How do you feel today? Happy? Sad? Despairing? Joyous?

Can’t believe there’s still a week to go until Euro 2024 kicks off to relieve the tedium of the same old, same old, soggy British spring?

Or dreading football on the telly 24/7?

Hmm… can I ask how old you are?

Age-appropriate emotions

For as long as I can remember, posts about the happiness ‘smile curve’ have been a staple of personal finance blogs.

Perhaps it was because so many bloggers were in or approaching middle-age.

The smile curve theory, you see, came from research showing a person’s lifetime happiness followed a U-shaped curve.

You were happier when you were young and carefree.
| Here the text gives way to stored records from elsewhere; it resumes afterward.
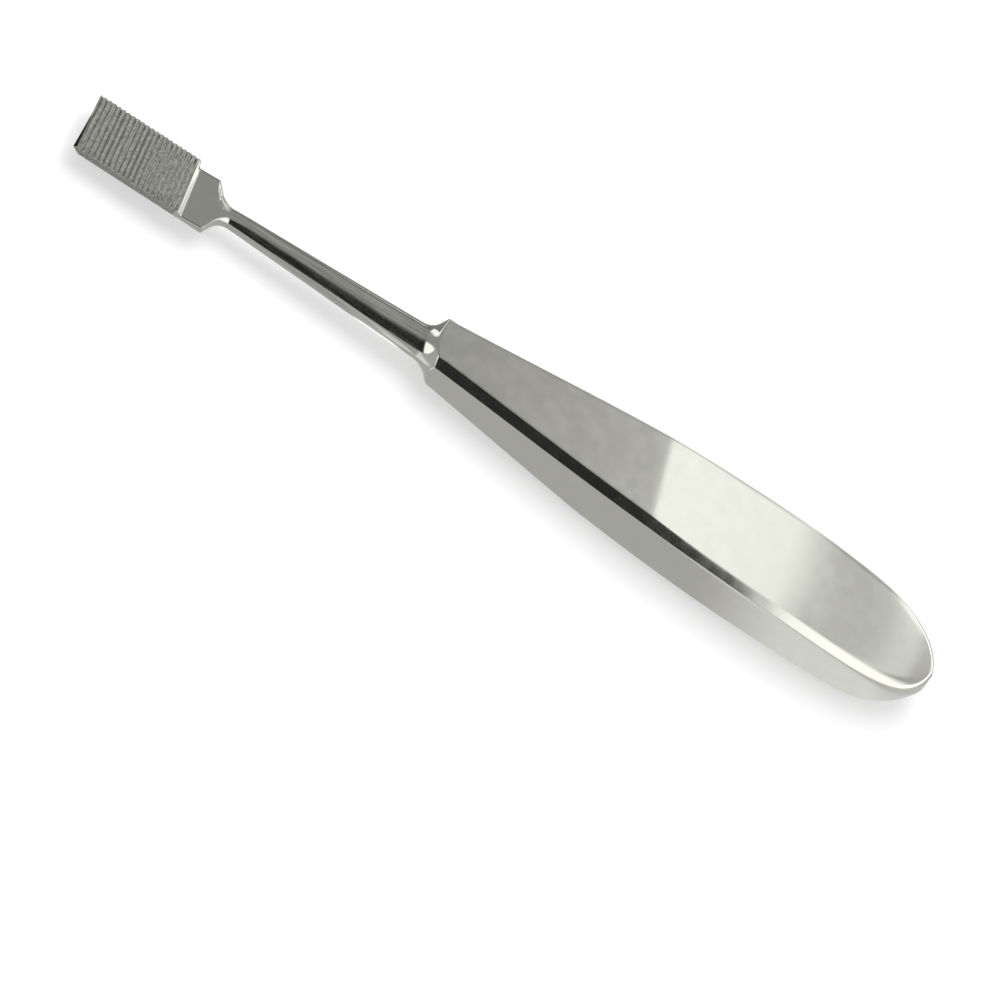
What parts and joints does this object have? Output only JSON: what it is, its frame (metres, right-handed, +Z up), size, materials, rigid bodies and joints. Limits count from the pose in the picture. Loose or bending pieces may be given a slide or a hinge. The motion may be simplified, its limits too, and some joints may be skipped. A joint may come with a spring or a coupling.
{
  "type": "band setter",
  "caption": "One-piece steel band setter: flattened palm handle, tapered round shank and a flat pad with cross grooves for pressing a dental band into place.",
  "frame": {"origin": "under the middle of the tool's length, on the surface that the handle lies on", "axes": "+X from the grooved pad to the handle's butt, +Y across the handle, +Z up out of the grooved face"},
  "size_m": [0.1594, 0.0166, 0.0114],
  "materials": {
    "steel": "satin"
  },
  "bodies": {
    "root": {"setter_body": "steel"}
  },
  "joints": []
}
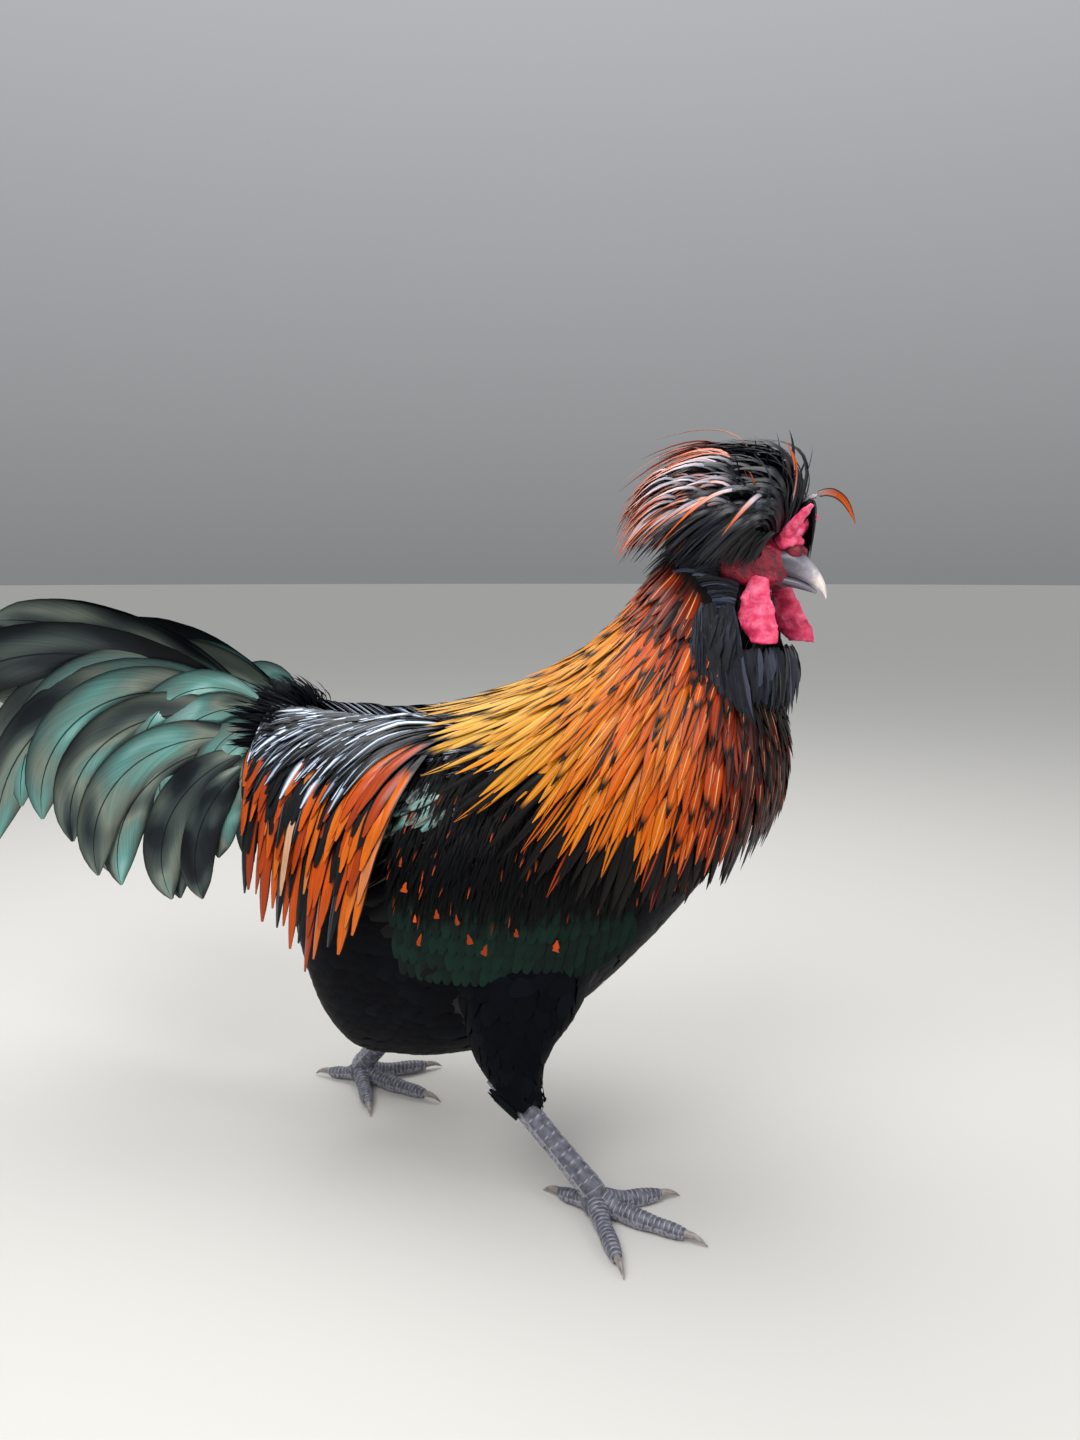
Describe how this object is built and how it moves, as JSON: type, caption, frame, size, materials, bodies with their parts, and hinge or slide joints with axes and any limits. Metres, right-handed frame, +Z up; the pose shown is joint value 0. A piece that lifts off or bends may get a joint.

And you were happier again when you were old and grateful and didn’t give so many tosses anymore.

But in the middle? Loaded down by mortgage repayments, ungrateful children, and job stress?

Not so much.

No doubt the theory resonated in FIRE circles because it gave an extra reason for – and impetus to exit – the heads-down push through the suck to achieve financial freedom.

But – alas – it seems the smile curve has turned lop-sided.

Like this video about unhappiness

In The Global Loss of the U-Shaped Curve of Happiness, David Blanchflower and Alex Bryson tell us new research has…

…shown something astonishing and of global importance: the general contour of happiness across the age-span has changed around the world.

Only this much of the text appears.